H. MORRIS & PARTNERS, LTD., Respondent-Appellant, v. OPTI-RAY, INC., Appellant-Respondent.

Decided: January 22, 2002

DAVID S. RITTER, Acting P.J., SANDRA J. FEUERSTEIN, WILLIAM D. FRIEDMANN and STEPHEN G. CRANE, JJ. Kane Kessler, P.C., New York, N.Y. (S. Reid Kahn and Laura Topelsohn of counsel), for appellant-respondent. Burke McGlinn & Miele, Suffern, N.Y. (Patrick T. Burke of counsel), for respondent-appellant.

In an action to recover damages for breach of contract, the defendant appeals from a judgment of the Supreme Court, Orange County (Greene, J.), entered April 18, 2000, which, upon the denial of the defendant's motion for judgment as a matter of law, made at the close of the evidence, was in favor of the plaintiff and against it in the principal sum of $119,485.05, and the plaintiff cross-appeals, as limited by its notice of appeal and brief, from so much of the same judgment as failed to award damages for the period subsequent to December 31, 1995.

ORDERED that the judgment is reversed, on the law, with costs to the defendant, the motion is granted, and the complaint is dismissed.

In May 1992 Swade, Inc. (hereinafter Swade), a consulting firm, introduced the president of Opti-Ray, Inc. (hereinafter Opti-Ray), a company manufacturing and selling non-prescription sunglasses, to the president of the licensing division of Revlon.   Opti-Ray and Revlon entered into a licensing agreement (hereinafter the licensing agreement) pursuant to which Revlon granted Opti-Ray the exclusive right to use the Revlon trademark on the sunglasses it manufactured and sold.

Opti-Ray agreed to pay Swade a commission of 1.5% of its actual net sales (hereinafter the Swade commission agreement), in acknowledgement of Swade's role in facilitating the licensing agreement.   Opti-Ray did, in fact, pay such commissions until February 1994, when Revlon terminated the licensing agreement.   Opti-Ray ceased to pay commissions to Swade upon the termination of that agreement.

The plaintiff, H. Morris & Partners, Ltd., claiming to be the successor-in-interest to Swade, commenced this action against Opti-Ray to recover damages for breach of contract.   In its answer, and on three occasions during trial, Opti-Ray raised the defense that the plaintiff was not a party to the commission agreement between Swade and Opti-Ray, and, therefore, had no right to collect any commissions.

Although Herbert Morris, the sole owner of the plaintiff, testified that he had been the owner of Swade and that the plaintiff was merely the same corporation with a new name, he also admitted that Swade was a New Jersey corporation which was dissolved prior to the time that the plaintiff was incorporated in New York.
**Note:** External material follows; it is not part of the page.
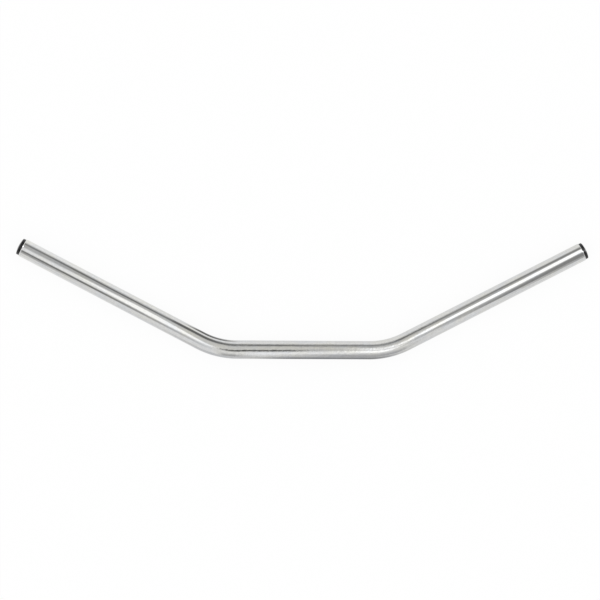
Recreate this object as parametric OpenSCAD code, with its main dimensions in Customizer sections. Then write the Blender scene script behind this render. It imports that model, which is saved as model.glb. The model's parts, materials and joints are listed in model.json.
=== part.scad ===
// Flat drag handlebar: one bent round tube with a plastic plug in each cut end.
// The tube lies in the XY plane with its arms turned back towards +Y.
// The origin is the middle of the clamp section, on the tube's centre line.

/* [Tube] */
// Outside diameter of the tube
tube_d = 22.2; // [20:0.1:32]
// Wall thickness of the tube
tube_wall = 2.0; // [1.6:0.1:3.5]
// Chamfer round the outside of each cut end
end_chamfer = 0.8; // [0.2:0.1:0.9]
// Chamfer round the mouth of the bore at each cut end
bore_chamfer = 0.4; // [0.1:0.1:0.5]

/* [Bends] */
// Length of the straight clamp section between the two bends
clamp_len = 160; // [80:1:300]
// Radius of each bend, measured on the tube's centre line
bend_r = 97; // [60:1:180]
// Angle through which each bend turns its arm back
bend_angle = 27.3; // [5:0.1:80]
// How much the wall thins on each of its faces where the tube is bent
bend_thinning = 0.02; // [0.01:0.01:0.1]

/* [Arms] */
// Length of each straight arm, from its bend to its cut end
arm_len = 240.5; // [120:0.5:400]

/* [Plug head] */
// Step from the outside of the tube in to the rim of the head
head_inset = 0.8; // [0:0.1:0.9]
// Height of the head's straight rim above the cut end of the tube
head_rim_h = 2.7; // [0.8:0.1:4]
// Rounding between the head's rim and its domed top
head_edge_r = 1.0; // [0.4:0.1:2]
// Rise of the dome from the rounded edge to its middle
dome_rise = 1.3; // [0.2:0.1:2]

/* [Plug spigot] */
// Depth of the spigot inside the bore
spigot_len = 19; // [14:1:40]
// Wall thickness of the hollow spigot
spigot_wall = 1.6; // [1:0.1:2.4]
// Height of each grip fin above the spigot
fin_h = 1.8; // [0.8:0.1:2.6]
// Gap between the tip of each fin and the bore
fin_gap = 0.05; // [0.02:0.01:0.2]
// Thickness of each fin where it meets the spigot
fin_root = 1.4; // [1:0.1:1.8]
// Thickness of each fin at its tip
fin_tip = 0.5; // [0.3:0.1:0.8]
// Distance from one fin to the next
fin_pitch = 3.2; // [2.4:0.1:5]
// Distance from the head to the first fin
fin_start = 2.4; // [1:0.1:4]
// Taper that leads the end of the spigot into the bore
lead_in = 1.2; // [0.4:0.1:2]
// Width of the crossed slots that let the spigot flex
slot_w = 2.0; // [1:0.1:3]
// Depth of the crossed slots from the end of the spigot
slot_depth = 11; // [4:1:12]

/* [Hidden] */
round_fn = 96;
bend_fn = 240;
edge_steps = 8;
dome_steps = 6;
cut_over = 1;
bend_lap = 0.05;
tube_r = tube_d / 2;
bore_r = tube_r - tube_wall;
head_r = tube_r - head_inset;
fin_r = bore_r - fin_gap;
spigot_r = fin_r - fin_h;
hollow_r = spigot_r - spigot_wall;
lead_step = spigot_wall / 3;
fin_lean = (fin_root - fin_tip) * 0.8;
fin_room = spigot_len - lead_in - fin_start - fin_root;
fin_count = 1 + floor(fin_room / fin_pitch);
// The head's top is part of a sphere that runs into the rounded edge without a corner
edge_x = head_r - head_edge_r;
dome_angle = 2 * atan(dome_rise / edge_x);
dome_r = head_edge_r + edge_x / sin(dome_angle);
head_top = head_rim_h + head_edge_r + dome_rise;

// Points of an arc round (cx, cz), without its first point
function arc(cx, cz, r, from, to, steps) = [
    for (i = [1 : steps])
        let (a = from + (to - from) * i / steps)
            [cx + r * cos(a), cz + r * sin(a)]
];

// Points of one fin that starts at height z, going up towards the head
function fin_points(z) = [
    [spigot_r, z],
    [fin_r, z + fin_lean],
    [fin_r, z + fin_lean + fin_tip],
    [spigot_r, z + fin_root]
];

// Lays its children's +Z along +X, with their +X on the outer side of the bends
module along_x() {
    rotate([0, 90, 0])
        rotate([0, 0, -90])
            children();
}

// Places its children at the start of the right arm, with +X along the arm
module at_arm_start() {
    translate([clamp_len / 2, bend_r, 0])
        rotate([0, 0, bend_angle])
            translate([0, -bend_r, 0])
                children();
}

// Places its children at the cut end of the right arm, with +Z along the arm
module at_arm_end() {
    at_arm_start()
        translate([arm_len, 0, 0])
            along_x()
                children();
}

module clamp_section() {
    along_x()
        difference() {
            cylinder(r = tube_r, h = clamp_len, center = true, $fn = round_fn);
            cylinder(r = bore_r, h = clamp_len + 2 * cut_over, center = true, $fn = round_fn);
        }
}

// Each end of the sweep runs on inside the wall of the straight tube that it joins
module bend() {
    translate([clamp_len / 2, bend_r, 0])
        rotate([0, 0, -90 - bend_lap])
            rotate_extrude(angle = bend_angle + 2 * bend_lap, $fn = bend_fn)
                translate([bend_r, 0])
                    difference() {
                        circle(r = tube_r - bend_thinning, $fn = round_fn);
                        circle(r = bore_r + bend_thinning, $fn = round_fn);
                    }
}

// Wall of one arm, revolved with its chamfers at the cut end
module arm() {
    wall_section = [
        [bore_r, 0],
        [tube_r, 0],
        [tube_r, arm_len - end_chamfer],
        [tube_r - end_chamfer, arm_len],
        [bore_r + bore_chamfer, arm_len],
        [bore_r, arm_len - bore_chamfer]
    ];
    at_arm_start()
        along_x()
            rotate_extrude($fn = round_fn)
                polygon(wall_section);
}

module handlebar_tube() {
    color("silver")
        union() {
            clamp_section();
            for (side = [0, 1]) {
                mirror([side, 0, 0]) bend();
                mirror([side, 0, 0]) arm();
            }
        }
}

// Half section of a plug, with the seat under its head at height 0
module plug_section() {
    hollow = [
        [0, 0],
        [hollow_r, 0],
        [hollow_r, -spigot_len]
    ];
    tail = [
        [spigot_r - lead_step, -spigot_len],
        [spigot_r, -spigot_len + lead_in]
    ];
    fins = [
        for (i = [fin_count - 1 : -1 : 0])
            each fin_points(-fin_start - fin_root - i * fin_pitch)
    ];
    rim = [
        [spigot_r, 0],
        [head_r, 0],
        [head_r, head_rim_h]
    ];
    edge = arc(edge_x, head_rim_h, head_edge_r, 0, 90 - dome_angle, edge_steps);
    dome = arc(0, head_top - dome_r, dome_r, 90 - dome_angle, 90, dome_steps);
    polygon(concat(hollow, tail, fins, rim, edge, dome));
}

module end_plug() {
    difference() {
        rotate_extrude($fn = round_fn) plug_section();
        for (turn = [0, 90])
            rotate([0, 0, turn])
                translate([0, 0, -spigot_len + (slot_depth - cut_over) / 2])
                    cube([tube_d, slot_w, slot_depth + cut_over], center = true);
    }
}

module left_end_plug() {
    color([0.06, 0.06, 0.07])
        mirror([1, 0, 0])
            at_arm_end()
                end_plug();
}

module right_end_plug() {
    color([0.06, 0.06, 0.07])
        at_arm_end()
            end_plug();
}

handlebar_tube();
left_end_plug();
right_end_plug();
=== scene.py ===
import json
import math
import bpy
from mathutils import Matrix, Vector


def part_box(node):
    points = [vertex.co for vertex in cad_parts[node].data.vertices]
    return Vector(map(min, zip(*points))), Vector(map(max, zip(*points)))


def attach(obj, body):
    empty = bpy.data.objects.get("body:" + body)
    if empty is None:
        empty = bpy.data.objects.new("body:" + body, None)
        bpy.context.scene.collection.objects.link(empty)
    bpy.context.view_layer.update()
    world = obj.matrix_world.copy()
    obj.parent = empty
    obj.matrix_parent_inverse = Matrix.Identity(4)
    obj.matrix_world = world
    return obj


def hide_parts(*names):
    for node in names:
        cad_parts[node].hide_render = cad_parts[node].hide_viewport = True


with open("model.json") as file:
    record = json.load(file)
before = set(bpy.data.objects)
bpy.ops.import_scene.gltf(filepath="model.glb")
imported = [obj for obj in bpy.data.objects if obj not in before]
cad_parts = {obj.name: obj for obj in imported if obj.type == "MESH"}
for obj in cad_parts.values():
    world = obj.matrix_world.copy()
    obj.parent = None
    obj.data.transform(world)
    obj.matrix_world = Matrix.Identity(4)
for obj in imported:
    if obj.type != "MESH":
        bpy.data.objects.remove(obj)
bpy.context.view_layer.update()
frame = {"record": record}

scene = bpy.context.scene

# the tube's own lines, read from the mounts that the frame holds
mounts = {mount["name"]: mount for mount in frame["record"]["mounts"]}
clampMount = mounts["clamp_section"]
gripMount = mounts["right_grip_seat"]
tubeRadius = clampMount["dims"]["r_mm"] / 1000
clampHalf = clampMount["dims"]["length_mm"] / 2000
seatLength = gripMount["dims"]["length_mm"] / 1000
armDirection = Vector(gripMount["axis"])
armAngle = math.atan2(armDirection.y, armDirection.x)
armStart = Vector(gripMount["pos_m"]) - armDirection * seatLength / 2
bendRadius = (armStart.x - clampHalf) / math.sin(armAngle)
bendCentre = Vector((clampHalf, bendRadius, 0))
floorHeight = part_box("handlebar_tube")[0].z


def onSide(point, side):
    # side is -1 for the left arm and 1 for the right one
    return Vector((side * point.x, point.y, point.z))


def wayOut(side):
    return onSide(armDirection, side)


# Camera

camera = {
    "distance": 3.0,
    "target": (-0.0042, 0.0603, 0.0),
    "sideTurn": -3.01,      # degrees round towards the left arm
    "tilt": 1.51,           # degrees towards the far side
    "roll": 0.455,
    "lens": 149.0,
    "sensor": 36.0,
}


def placeCamera():
    side = math.radians(camera["sideTurn"])
    tilt = math.radians(camera["tilt"])
    back = Vector((math.sin(side) * math.cos(tilt), math.sin(tilt),
                   math.cos(side) * math.cos(tilt))).normalized()
    right = Vector((0, 1, 0)).cross(back).normalized()
    up = back.cross(right)
    roll = Matrix.Rotation(math.radians(camera["roll"]), 3, "Z")
    turned = Matrix((right, up, back)).transposed() @ roll
    place = Vector(camera["target"]) + back * camera["distance"]
    data = bpy.data.cameras.new("camera")
    data.lens = camera["lens"]
    data.sensor_width = camera["sensor"]
    data.clip_start = 0.1
    data.clip_end = 50
    holder = bpy.data.objects.new("camera", data)
    scene.collection.objects.link(holder)
    holder.matrix_world = Matrix.Translation(place) @ turned.to_4x4()
    scene.camera = holder


# Edit-mode moves that the pieces are made with

mergeDistance = 0.00001
smoothAngle = 30


def newRing(name, vertices, radius, axis):
    bpy.ops.object.select_all(action="DESELECT")
    bpy.ops.mesh.primitive_circle_add(vertices=vertices, radius=radius, fill_type="NOTHING",
                                      rotation=axis.to_track_quat("Z", "X").to_euler())
    piece = bpy.context.active_object
    piece.name = name
    piece.data.name = name
    bpy.ops.object.transform_apply(location=True, rotation=True, scale=True)
    bpy.ops.object.mode_set(mode="EDIT")
    bpy.ops.mesh.select_mode(type="VERT")
    bpy.ops.mesh.select_all(action="SELECT")
    return piece


def pushRing(offset, steps=1):
    for _ in range(steps):
        bpy.ops.mesh.extrude_region_move(TRANSFORM_OT_translate={"value": offset / steps})


def sizeRing(factor, centre):
    bpy.ops.transform.resize(value=(factor, factor, factor), center_override=centre)


def selectOpenRing():
    # the ring made last is the only one with open edges
    bpy.ops.mesh.select_mode(type="EDGE")
    bpy.ops.mesh.select_all(action="SELECT")
    bpy.ops.mesh.region_to_loop()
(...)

He further admitted that there had been no formal assignment of the rights of Swade to his new corporation, the plaintiff, and that he continued to accept payment of commissions under the name of Swade after the plaintiff was formed.

Under the circumstances of this case, there was no proof that the plaintiff was the successor-in-interest to Swade with respect to the Swade commission agreement.   Thus, it was error for the Supreme Court to have denied Opti-Ray's motion for judgment as a matter of law, made at the close of the evidence.   Viewing the evidence in a light most favorable to the plaintiff, there was “no rational process by which the fact trier could base a finding in favor of the non-moving party” on this issue (Szczerbiak v. Pilat, 90 N.Y.2d 553, 556, 664 N.Y.S.2d 252, 686 N.E.2d 1346;  see, State Farm Ins. Co. v. Amana Refrig., 266 A.D.2d 372, 373, 698 N.Y.S.2d 300).

In light of our determination on this issue of the plaintiff's lack of standing, we do not reach the remaining issues raised on the appeal and cross appeal.